In 2008, an 1860s workman's cottage, located on a nearby site slated for redevelopment, was donated to the Foundation and moved on site. Now fully restored, it houses a Visitors' Centre including a gift shop and research centre.

== Ongoing Projects ==
While the first project of the CMF was the restoration of its two buildings and their development into a local heritage centre, other small projects were undertaken concurrently. In 2002 the CMF began its Outreach Program by putting on the first of its annual February Ontario Heritage Day displays at a local mall. In 2003 it continued its Outreach Program by putting on an exhibit about the War of 1812 at the local library and staging a re-enactment event. Since then exhibits have been created on the subject of "The Role of the Blacksmith in the Early Economy of Upper Canada" and "The History of the Mississauga First Nation at Alderville". On two occasions the "barracks" has been included in the Doors Open Ontario event in Cobourg. The CMF has participated in Cobourg's popular July 1 Waterfront Festival a number of times with the purpose of informing visitors about the unique history of the area.

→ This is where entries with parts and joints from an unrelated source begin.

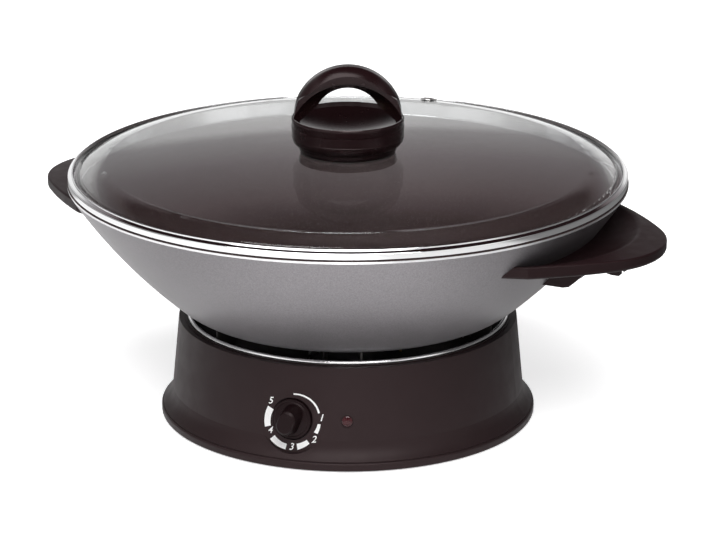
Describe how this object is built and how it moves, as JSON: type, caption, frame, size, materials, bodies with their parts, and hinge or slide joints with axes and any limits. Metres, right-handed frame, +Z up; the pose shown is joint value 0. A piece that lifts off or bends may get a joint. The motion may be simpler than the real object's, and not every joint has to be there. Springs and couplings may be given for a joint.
{
  "type": "electric wok",
  "caption": "Round electric base with a control dial, a lift-off wok pan with side handles, and a lift-off domed glass lid with an arched knob.",
  "frame": {"origin": "on the standing surface, under the middle of the object", "axes": "+Z up; X through the pan's two handles; the dial is on the -Y side"},
  "size_m": [0.431, 0.36, 0.2305],
  "materials": {
    "black_plastic": "satin",
    "knob_plastic": "satin",
    "cover_plastic": "matte",
    "chrome": "polished",
    "steel_polished": "polished",
    "steel": "plain",
    "sheath": "oxidised",
    "pan_metal": "painted outside, non-stick inside",
    "glass": "clear",
    "rubber": "matte",
    "silicone": "matte",
    "red_lens": "translucent",
    "neon": "clear",
    "brass": "plain",
    "ceramic": "glazed"
  },
  "bodies": {
    "base": {"base_housing": "black_plastic", "bottom_cover": "cover_plastic", "cover_screws": "steel", "rubber_feet": "rubber", "reflector_bowl": "chrome", "bowl_screws": "steel", "pan_supports": "steel", "heating_element": "sheath", "element_pins": "steel", "element_cradles": "steel", "sensor_bulb": "steel", "sensor_bracket": "steel", "capillary_tube": "brass", "thermal_fuse": "ceramic", "terminal_block": "ceramic", "thermostat_body": "cover_plastic", "thermostat_nut": "brass", "pilot_lamp_lens": "red_lens", "pilot_lamp_neon": "neon", "cord_gland": "rubber"},
    "dial": {"dial_knob": "knob_plastic", "dial_spindle": "steel"},
    "pan": {"pan_shell": "pan_metal", "handle_right": "black_plastic", "handle_left": "black_plastic", "handle_bracket_right": "steel", "handle_bracket_left": "steel", "handle_screws": "steel"},
    "lid": {"lid_glass": "glass", "lid_rim": "steel_polished", "vent_eyelet": "steel", "knob_seat": "silicone", "knob_base": "knob_plastic", "lid_knob": "knob_plastic", "knob_insert": "brass", "knob_seal": "silicone", "knob_washer": "steel", "knob_screw": "steel"}
  },
  "joints": [
    {"name": "dial_turn", "type": "hinge", "parent": "base", "child": "dial", "pos_m": [0.01594, -0.11198, 0.031], "axis": [-0.1402, 0.9853, -0.0976], "range_deg": [0, 310]},
    {"name": "pan_lift", "type": "slide", "parent": "base", "child": "pan", "axis": [0, 0, 1], "range_m": [0, 0.12]},
    {"name": "lid_lift", "type": "slide", "parent": "pan", "child": "lid", "axis": [0, 0, 1], "range_m": [0, 0.1]}
  ]
}
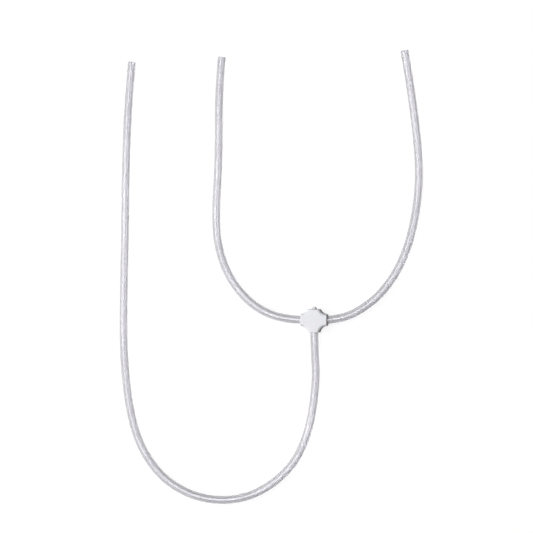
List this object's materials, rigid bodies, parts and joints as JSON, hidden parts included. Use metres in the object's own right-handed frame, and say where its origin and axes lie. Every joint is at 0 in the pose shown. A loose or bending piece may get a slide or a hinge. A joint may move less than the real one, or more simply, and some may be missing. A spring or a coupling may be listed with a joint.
{
  "type": "tubing y connector",
  "caption": "Moulded tubing Y connector with its clear tubes: two branch tubes leave opposite sides of a scalloped hub and a longer trunk tube leaves below.",
  "frame": {"origin": "on the hub's flat back face, under the point where the three port axes cross", "axes": "+X towards the right branch port, +Y towards the closed fourth lobe and away from the trunk port, +Z out of the hub's front face; the part lies flat on z = 0"},
  "size_m": [0.3082, 0.4527, 0.012],
  "materials": {
    "hub_plastic": "satin",
    "clear_tubing": "gloss"
  },
  "bodies": {
    "root": {"y_connector": "hub_plastic", "left_branch_tube": "clear_tubing", "right_branch_tube": "clear_tubing", "trunk_tube": "clear_tubing"}
  },
  "joints": []
}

In its opening season, as Cobourg celebrated the 175th anniversary of its incorporation, the Heritage Centre concentrated on 1837 the year of incorporation. Many of the exhibits were in the form of panels with text and graphics. These are available for viewing on the CMF website. It is envisioned that much of what the Sifton-Cook Heritage Centre will display in the future will be of a digital nature using modern technology. Recent projects of this nature include an interactive timeline of Cobourg's history, which resides on the website and the ongoing cataloguing of books which relate to local history and are owned by members. A picture gallery of local mills is being gathered and posted on Flickr.

== Opportunities ==
The CMF has a strong and active volunteer board of directors, but there are always opportunities for other interested people to take an active part in the guiding of visitors, the development of exhibits, membership development and other areas.